• Stated goal:
Repeat exactly the lines from the start through the line with "# and moved", both ends included.

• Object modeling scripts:
____

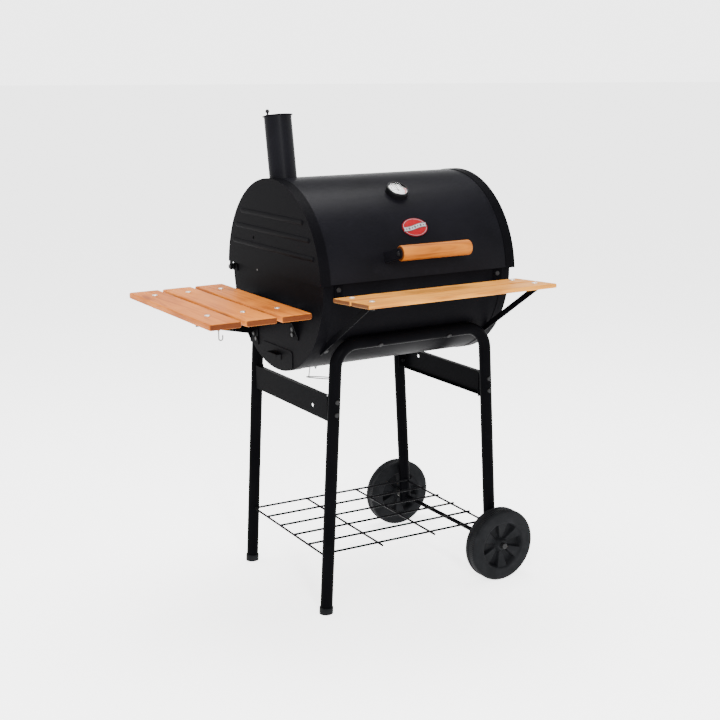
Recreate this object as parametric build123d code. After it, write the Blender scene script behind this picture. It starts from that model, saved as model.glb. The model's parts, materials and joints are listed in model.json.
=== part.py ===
from build123d import *
import math
import os

# Barrel charcoal grill on a four-leg tube cart. Millimetres, Z up, X along the
# barrel, -Y towards the cook. Everything is drawn about the barrel centre line
# and moved at export so that the origin is the bottom centre of the whole grill.

SHEET = 1.5            # thickness of the rolled and pressed steel
FIT = 0.05             # radial clearance of a pin in the part that turns on it
HOLE_GAP = 0.15        # radial clearance of a bolt in the sheet it holds
AIR = 0.3              # smallest gap kept between parts that move apart

# hood
HOOD_Z = 846.5
HOOD_R = 257.2
HOOD_HALF = 292.25
HOOD_EDGE_Z = 865.0
HOOD_CAP_EDGE_Z = 863.0
CAP_LIP = 1.4
HOOD_BAND = 28.0
CAP_HOLE_R = 4.0
CAP_HOLE_Y = 101.0
CAP_HOLE_Z = 944.0
RIB_ZS = (926.0, 969.5, 1010.0)
RIB_REACH = 234.0
RIB_HALF_HEIGHT = 7.0
RIB_RISE = 2.6

# body
BODY_Z = 858.0
BODY_R = 248.6
BODY_HALF = 281.0
BODY_EDGE_Z = 870.0
BODY_CAP_EDGE_Z = 868.0
BODY_BAND = 26.0

# hinge at the rear lower corner of the hood
HINGE_Y = 250.0
HINGE_Z = 848.0
HINGE_PIN_R = 3.0
HINGE_EYE_R = 9.0
HINGE_TAB = 3.0
HINGE_TAB_LENGTH = 38.0
HINGE_HEAD_R = 6.0
HINGE_HEAD = 3.6
HINGE_NUT_R = 5.2

# stack, radial to the hood and leaning back
STACK_X = -232.1
STACK_LEAN = 9.27
STACK_R = 35.6
STACK_HEIGHT = 156.5
STACK_FLANGE_R = 47.0
FLAP_R = 39.0
FLAP_THICK = 2.0
FLAP_PIVOT_X = -28.0
FLAP_SCREW_R = 2.5
FLAP_TAB_DROP = 8.0
KNOB_R = 5.25
KNOB_RISE = 13.0

# heat gauge and badge on the hood front
GAUGE_ANGLE = 122.3
GAUGE_R = 30.0
GAUGE_HEIGHT = 15.0
GAUGE_WALL = 5.0
GAUGE_DEEP = 6.0
GAUGE_STEM_R = 6.0
GAUGE_NUT_R = 11.0
GAUGE_NUT = 5.0
DIAL_THICK = 0.8
GLASS_THICK = 1.6
NEEDLE_LENGTH = 19.0
NEEDLE_TAIL = 6.0
NEEDLE_WIDTH = 1.8
NEEDLE_THICK = 0.7
NEEDLE_HUB_R = 2.4
PROBE_R = 2.2
PROBE_LENGTH = 58.0
BADGE_ANGLE = 147.8
BADGE_X = 3.0
BADGE_WIDE = 37.0
BADGE_TALL = 25.0
BADGE_THICK = 2.2

# handle
HANDLE_ANGLE = 163.9
HANDLE_OUT = 326.6
GRIP_R = 19.0
GRIP_HALF = 103.0
GRIP_EDGE = 4.0
ARM_THICK = 3.0
ARM_TALL = 26.0
ARM_REACH = 339.6
ARM_FOOT = 22.0
HANDLE_SCREW_R = 2.5
HANDLE_SCREW_HEAD_R = 5.5
HANDLE_SCREW_HEAD = 2.6
HANDLE_SCREW_LENGTH = 28.0

# cart frame
TUBE_R = 16.0
TUBE_WALL = 1.5
LEG_FOOT_X = 264.2
LEG_SLOPE = 0.05307
ARCH_Z = 704.5
ARCH_BEND = 61.5
LEG_JOINT_Z = 545.0
SPIGOT = 38.0
RIGHT_LEG_END_Z = 80.0
FOOT_CAP_R = 18.0
FOOT_CAP_TALL = 17.0
FOOT_CAP_FLOOR = 2.5
ARCH_BOLT_X = 105.0

# end braces
BRACE_LOW_Z = 509.0
BRACE_TOP_Z = 574.0
BRACE_X = 246.0
BRACE_THICK = 2.0
BRACE_LIP = 12.0
BRACE_TAB = 23.0
BRACE_BOLT_ZS = (530.0, 563.0)
BRACE_HOLE_R = 5.0

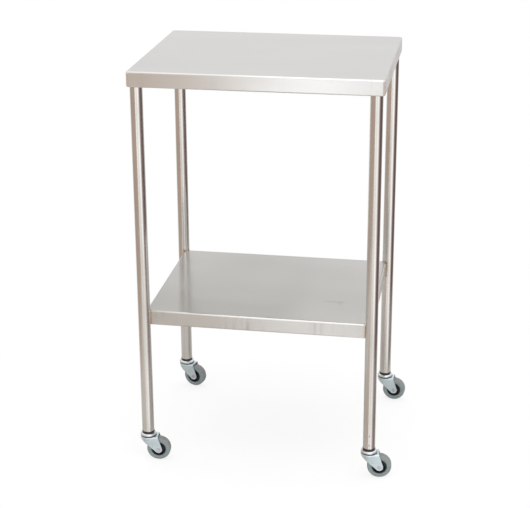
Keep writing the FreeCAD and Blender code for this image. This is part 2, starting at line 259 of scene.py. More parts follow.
sheetMarks = {
    "dull": (0.44, 0.43, 0.41),
    "wiped": (0.44, 0.39, 0.35),
    "scuffed": (0.20, 0.12, 0.08),
    "smudgeScale": 3.2,
    "patchScale": (3, 14, 14),  # of the roughness
    "wipeScale": (120, 120, 7),
    "placeScale": 7.0,  # of the parts of a skirt that the wipes show on
}
heatTint = {
    "straw": (0.52, 0.40, 0.26),
    "brown": (0.30, 0.20, 0.16),
    "reach": 0.007,  # metres from the leg's wall over which the tint fades
    "wanderScale": 320.0,
    "rougher": 0.2,
}


def sheetFinish(name, spec, tintLegs):
    make = newFinish(name, 1.0, 0.3)
    sideways, forward, upward = make.parts(make.normal)
    endFace = make.spread(make.math("ABSOLUTE", sideways), 0.15, 0.4)
    along = 1 / spec["grainLength"]
    across = 1 / spec["grainWidth"]
    level = make.placed(make.object, scale=(along, across, across))
    upright = make.placed(make.object, scale=(across, across, along))
    grainLevel = make.noise(level, 1.0, 3.0, 0.6)
    grainUpright = make.noise(upright, 1.0, 3.0, 0.6)
    picked = make.mix(endFace, grainLevel, grainUpright)
    grain = make.parts(picked)[0]
    smudges = make.noise(make.object, sheetMarks["smudgeScale"], 1.0)
    patches = make.noise(make.placed(make.object, scale=sheetMarks["patchScale"]), 1.0, 3.0)
    colour = make.mix(make.spread(grain, 0.35, 0.7), spec["steel"], spec["streak"])
    skirt = make.spread(make.math("ABSOLUTE", upward), 0.5, 0.8, 1.0, 0.0)
    smudgeAndShade = make.spread(smudges, 0.3, 0.8, *spec["smudge"])
    # Painted shade darkens the front left of the shelf's level face, and painted light brightens its
    # right
    if "shadeShare" in spec:
        x, y = make.parts(make.object)[:2]
        shadeLeft = make.spread(x, *spec["shadeLeft"], spec["shadeShare"], 0.0)
        wearAndShade = make.math("MULTIPLY", shadeLeft, make.spread(y, *spec["shadeFront"], 1.0, 0.0))
        paintedLight = make.spread(x, *spec["litRight"], 0.0, spec["litShare"])
        smudgeAndShade = make.math("SUBTRACT", make.math("ADD", smudgeAndShade, wearAndShade), paintedLight)
    smudgeAndShade = make.math("MULTIPLY", make.math("SUBTRACT", 1.0, skirt), smudgeAndShade)
    sheetColour = make.mix(smudgeAndShade, colour, sheetMarks["dull"])
    for place, size, share in spec.get("scuffs", []):
        offset = make.vectorMath("SUBTRACT", make.object, place)
        offset = make.vectorMath("MULTIPLY", offset, tuple(1 / half for half in size))
        scuffed = make.spread(make.vectorMath("LENGTH", offset), 0.4, 1.3, share, 0.0)
        sheetColour = make.mix(scuffed, sheetColour, sheetMarks["scuffed"])
    wipes = make.noise(make.placed(make.object, scale=sheetMarks["wipeScale"]), 1.0, 1.0)
    places = make.spread(make.noise(make.object, sheetMarks["placeScale"], 1.0), 0.45, 0.68)
    wiped = make.math("MULTIPLY", skirt, make.spread(wipes, 0.45, 0.85, 0.0, spec["wipes"]))
    wiped = make.math("MULTIPLY", wiped, places)
    sheetColour = make.mix(wiped, sheetColour, sheetMarks["wiped"])
    # Painted highlight: the upper fold is lightened, more towards +X
    belowTop = make.spread(upward, 0.9, 0.99, 1.0, 0.0)
    fold = make.math("MULTIPLY", make.spread(upward, 0.15, 0.35), belowTop)
    lengthwise = make.spread(make.math("ABSOLUTE", sideways), 0.1, 0.3, 1.0, 0.0)
    highlightX = make.spread(make.parts(make.object)[0], *spec["highlightFrom"])
    rubAndHighlight = make.math("MULTIPLY", lengthwise, highlightX)
    sheetColour = make.mix(make.math("MULTIPLY", fold, rubAndHighlight), sheetColour, spec["foldHighlight"])
    rough = make.spread(patches, 0.3, 0.7, *spec["roughness"])
    slant = make.math("ABSOLUTE", make.math("MULTIPLY", sideways, forward))
    slanted = make.spread(slant, 0.08, 0.3)  # 1 on the upright corners
    rough = make.math("MAXIMUM", rough, make.math("MULTIPLY", slanted, spec["cornerRoughness"]))
    # The upright corners take that colour: ground weld, with a painted highlight on the top
    sheetColour = make.mix(slanted, sheetColour, spec["cornerWeldAndSheen"])
    if tintLegs:
        nearest = None
        for corner in corners:
            centre = (legPlace[corner][0], legPlace[corner][1], 0)
            flat = make.vectorMath("MULTIPLY", make.object, (1, 1, 0))
            away = make.vectorMath("LENGTH", make.vectorMath("SUBTRACT", flat, centre))
            nearest = away if nearest is None else make.math("MINIMUM", nearest, away)
        reach = heatTint["reach"]
        wander = make.noise(make.object, heatTint["wanderScale"], 2.0)
        edge = make.math("ADD", nearest, make.math("MULTIPLY", wander, reach * 0.6))
        warm = make.spread(edge, legRadius, legRadius + reach * 1.6, 0.75, 0.0)
        burnt = make.spread(edge, legRadius, legRadius + reach * 0.8, 0.85, 0.0)
        sheetColour = make.mix(warm, sheetColour, heatTint["straw"])
        sheetColour = make.mix(burnt, sheetColour, heatTint["brown"])
        rough = make.math("ADD", rough, make.math("MULTIPLY", burnt, heatTint["rougher"]))
    make.feed(make.shader.inputs["Base Color"], sheetColour)
    make.feed(make.shader.inputs["Roughness"], rough)
    make.shader.inputs["Anisotropic"].default_value = spec["anisotropy"]
    grainWay = make.mix(endFace, (1.0, 0.0, 0.0), (0.0, 0.0, 1.0))
    tangent = make.vectorMath("CROSS_PRODUCT", make.normal, grainWay)
    make.feed(make.shader.inputs["Tangent"], tangent)
    return make.material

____

• Full output:
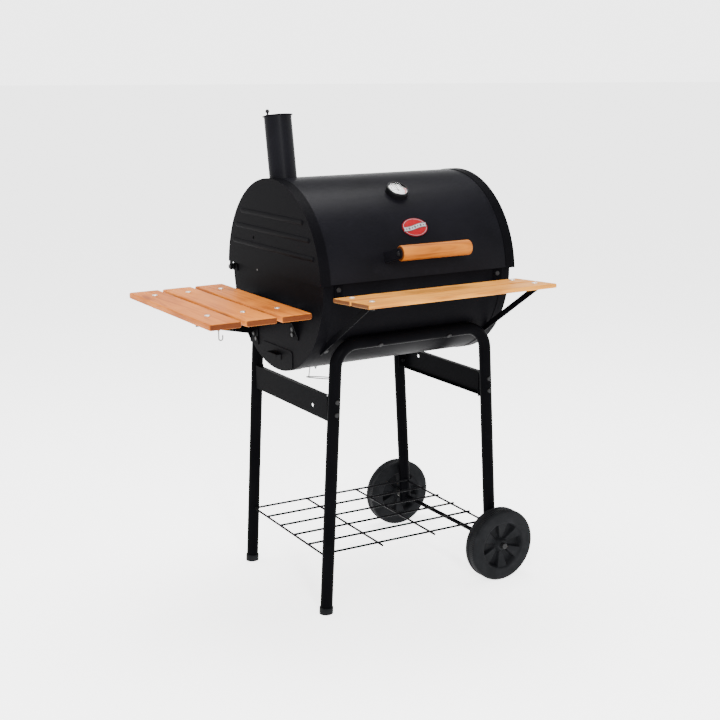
Recreate this object as parametric build123d code. After it, write the Blender scene script behind this picture. It starts from that model, saved as model.glb. The model's parts, materials and joints are listed in model.json.
=== part.py ===
from build123d import *
import math
import os

# Barrel charcoal grill on a four-leg tube cart. Millimetres, Z up, X along the
# barrel, -Y towards the cook. Everything is drawn about the barrel centre line
# and moved at export so that the origin is the bottom centre of the whole grill.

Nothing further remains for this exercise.